[Task goal]: Quote exactly, and only, the lines from the one with "Recreate this object" through the end of the listing.

[Data excerpts]:
——
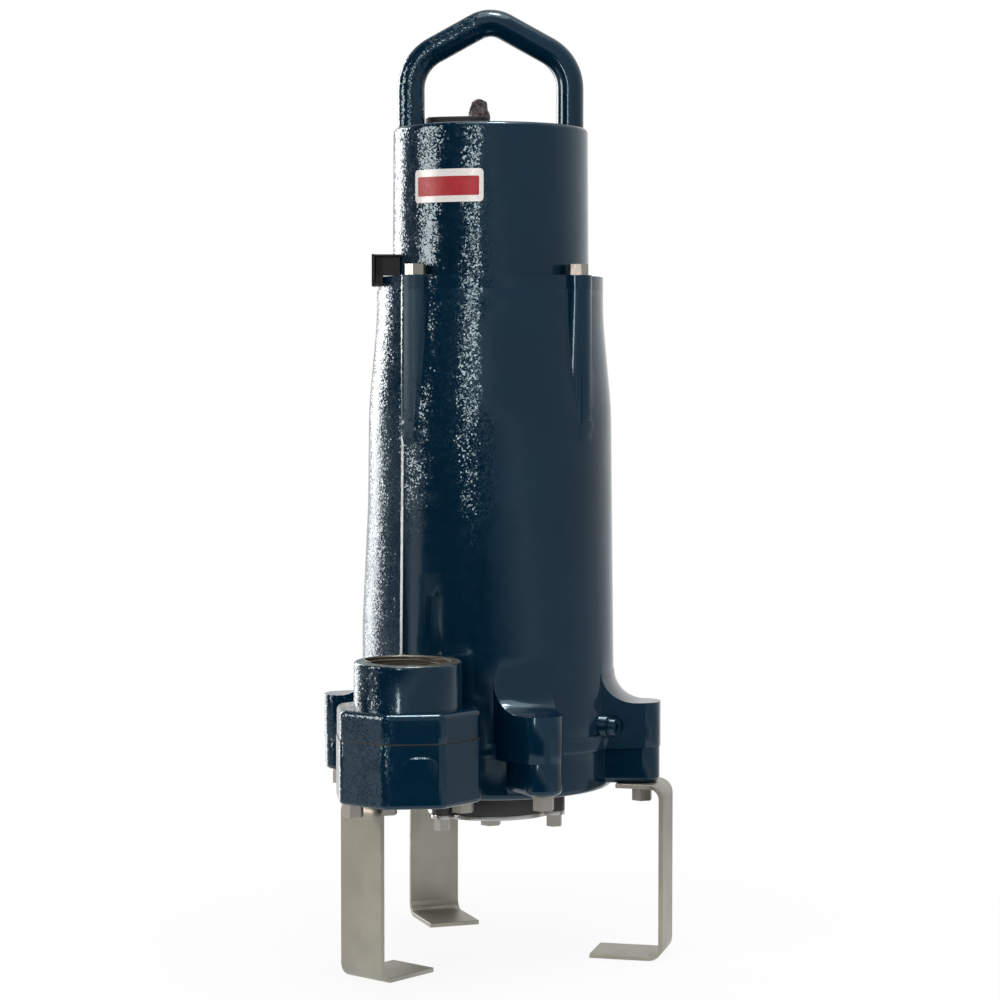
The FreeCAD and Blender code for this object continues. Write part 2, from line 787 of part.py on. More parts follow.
def top_cap():
    """The round cap with its bolting flange, spigot and the two handle sockets."""
    inner = size("cap_radius") - size("cap_wall")
    roof = CAP_TOP - size("cap_roof")
    spigot_low = HOUSING_TOP - size("spigot_depth")
    spigot = size("bracket_bore")
    groove = spigot - size("ring_section")
    groove_low = spigot_low + 2
    groove_high = groove_low + size("ring_section") + 0.6
    outline = [
        (0, CAP_TOP),
        (0, roof),
        (inner, roof),
        (inner, spigot_low),
        (spigot, spigot_low),
        (spigot, groove_low),
        (groove, groove_low),
        (groove, groove_high),
        (spigot, groove_high),
        (spigot, HOUSING_TOP),
        (size("neck_radius"), HOUSING_TOP),
        (size("neck_radius"), CAP_FLANGE_TOP),
        (size("cap_radius") + size("cap_draft"), CAP_FLANGE_TOP),
        (size("cap_radius"), CAP_TOP),
    ]
    shell = turned(outline, [(size("cap_radius"), CAP_TOP, size("cap_edge"))])
    solids = [shell]
    for angle in COLUMN_ANGLES:
        x, y = polar(size("column_circle"), angle)
        solids.append(cut(cylinder(size("column_radius"), size("cap_flange_thickness"), x, y, HOUSING_TOP),
                          [cylinder(size("cap_radius") - 2, size("cap_flange_thickness") + 2,
                                    z=HOUSING_TOP - 1)]))
    socket_floor = CAP_TOP - size("socket_depth")
    boss_low = socket_floor - size("socket_wall")
    core = cylinder(size("cap_radius") - 1, CAP_TOP - boss_low, z=boss_low)
    foot = size("handle_bar") / 2
    bosses = []
    sockets = []
    for half in (0, 180):
        x, y = polar(size("handle_half_span"), size("handle_angle") + half)
        bosses.append(cylinder(foot + size("socket_wall"), roof - boss_low + 1, x, y, boss_low))
        sockets.append(cylinder(foot + GAP, size("socket_depth") + 1, x, y, socket_floor))
    solids.append(common(fuse(bosses), core))
    tools = list(sockets)
    for angle in COLUMN_ANGLES:
        x, y = polar(size("column_circle"), angle)
        tools.append(cylinder(HOLE_RADIUS, size("cap_flange_thickness") + 2, x, y, HOUSING_TOP - 1))
    x, y = gland_place()
    tools.append(cylinder(size("gland_radius") - 2, size("cap_roof") + 2, x, y, roof - 1))
    piece("top_cap", cut(fuse(solids), tools))


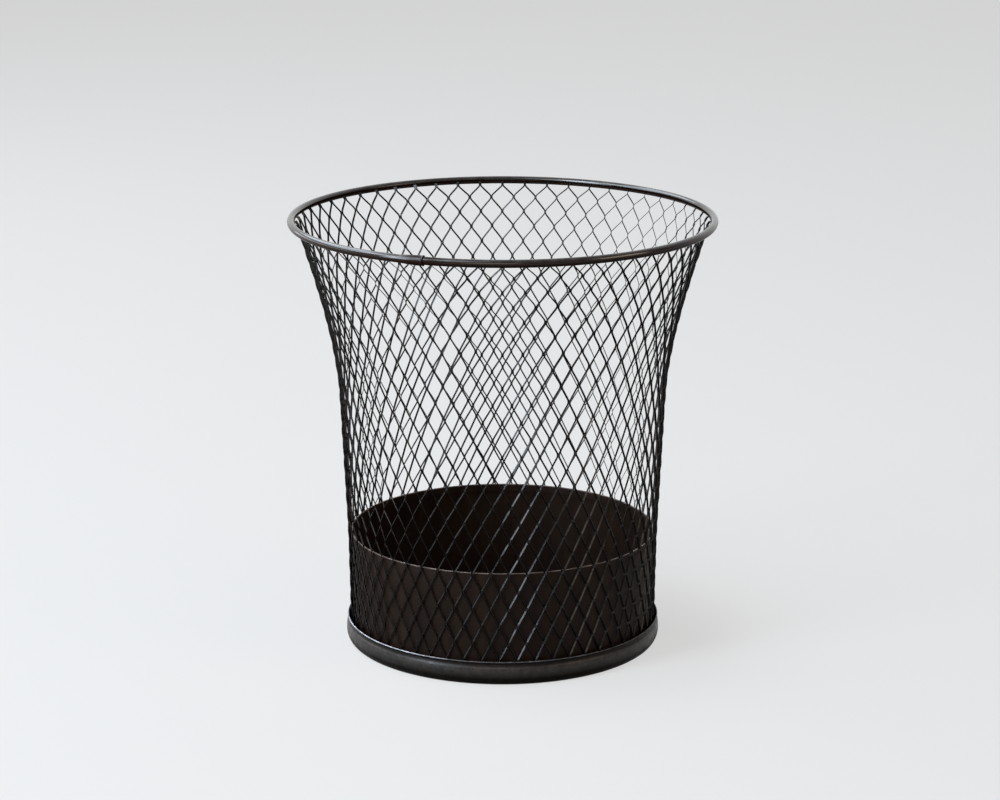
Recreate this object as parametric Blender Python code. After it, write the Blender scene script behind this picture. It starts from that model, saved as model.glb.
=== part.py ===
"""Wastebasket with an expanded-metal wall, for Blender 4.5.

Metres, +Z up, with the origin on the floor under the middle.

The wall is one sheet of slit and stretched steel, rolled into a sleeve. Its lower edge stands in the
foot ring, and its upper edge hooks into the slit of a rolled rim tube. A sheet band lines the lowest
quarter, and a pressed floor closes the bottom.
"""

import math

import bmesh
import bpy

# Overall
BASKET_HEIGHT = 0.330  # to the top of the plain rim tube
RIM_DIAMETER = 0.3224
SEAT_GAP = 0.0003  # between pieces that touch
RING_SEGMENTS = 42  # flats on every turned piece
FRONT = -math.pi / 2  # the side that the rim's joint is measured from

# Wall profile, as radii of the sleeve's outer face
WALL_FOOT_RADIUS = 0.1175
WALL_LINER_RADIUS = 0.1192  # at the top of the liner
WALL_WAIST_RADIUS = 0.1242
WAIST_HEIGHT = 0.190  # where the flare starts
FLARE_TOP_SLOPE = 0.32  # outward run for each metre up, just under the rim

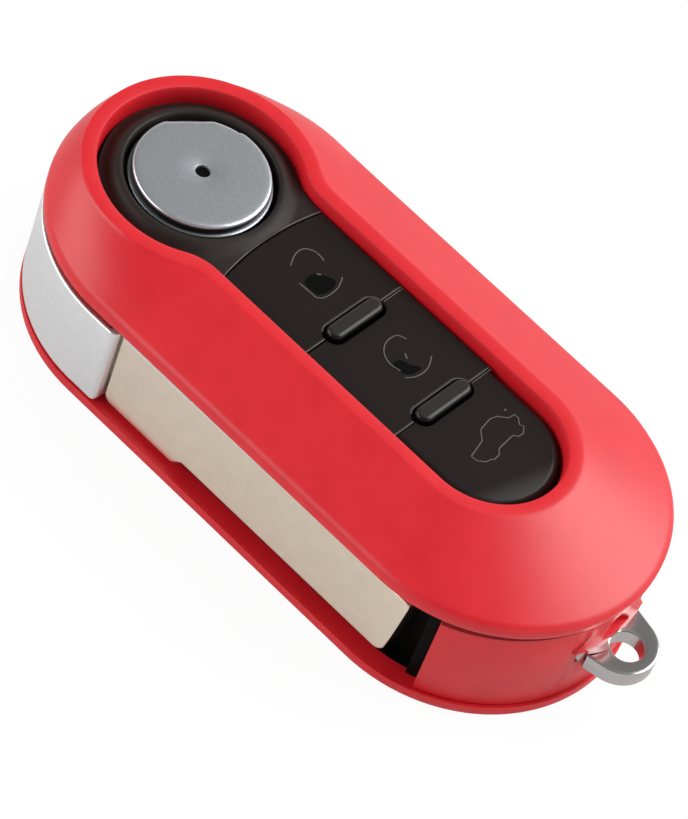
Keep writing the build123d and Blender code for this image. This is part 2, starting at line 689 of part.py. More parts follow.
——
[Result for this exercise]:
Recreate this object as parametric Blender Python code. After it, write the Blender scene script behind this picture. It starts from that model, saved as model.glb.
=== part.py ===
"""Wastebasket with an expanded-metal wall, for Blender 4.5.

Metres, +Z up, with the origin on the floor under the middle.

The wall is one sheet of slit and stretched steel, rolled into a sleeve. Its lower edge stands in the
foot ring, and its upper edge hooks into the slit of a rolled rim tube. A sheet band lines the lowest
quarter, and a pressed floor closes the bottom.
"""

import math

import bmesh
import bpy

# Overall
BASKET_HEIGHT = 0.330  # to the top of the plain rim tube
RIM_DIAMETER = 0.3224
SEAT_GAP = 0.0003  # between pieces that touch
RING_SEGMENTS = 42  # flats on every turned piece
FRONT = -math.pi / 2  # the side that the rim's joint is measured from

# Wall profile, as radii of the sleeve's outer face
WALL_FOOT_RADIUS = 0.1175
WALL_LINER_RADIUS = 0.1192  # at the top of the liner
WALL_WAIST_RADIUS = 0.1242
WAIST_HEIGHT = 0.190  # where the flare starts
FLARE_TOP_SLOPE = 0.32  # outward run for each metre up, just under the rim

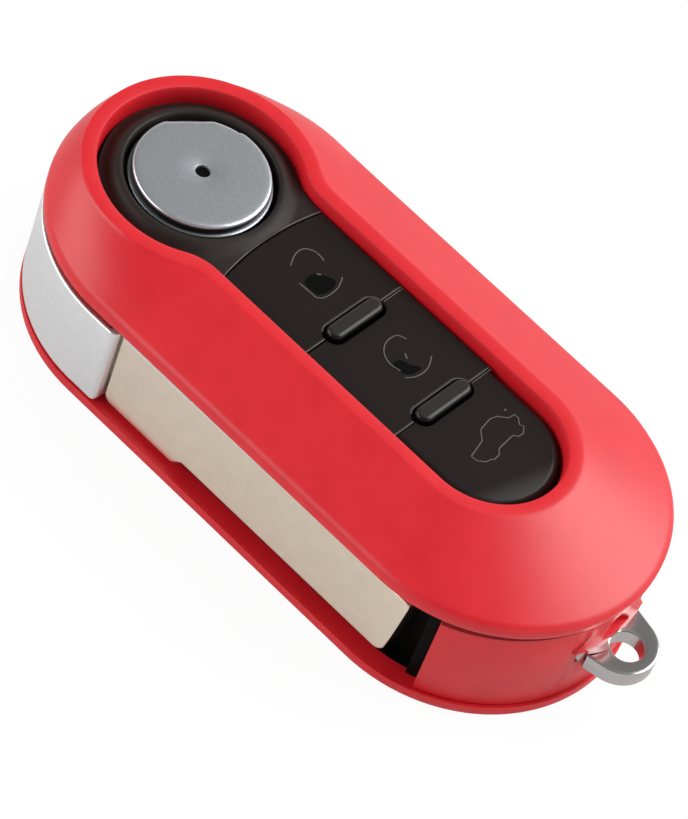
Keep writing the build123d and Blender code for this image. This is part 2, starting at line 689 of part.py. More parts follow.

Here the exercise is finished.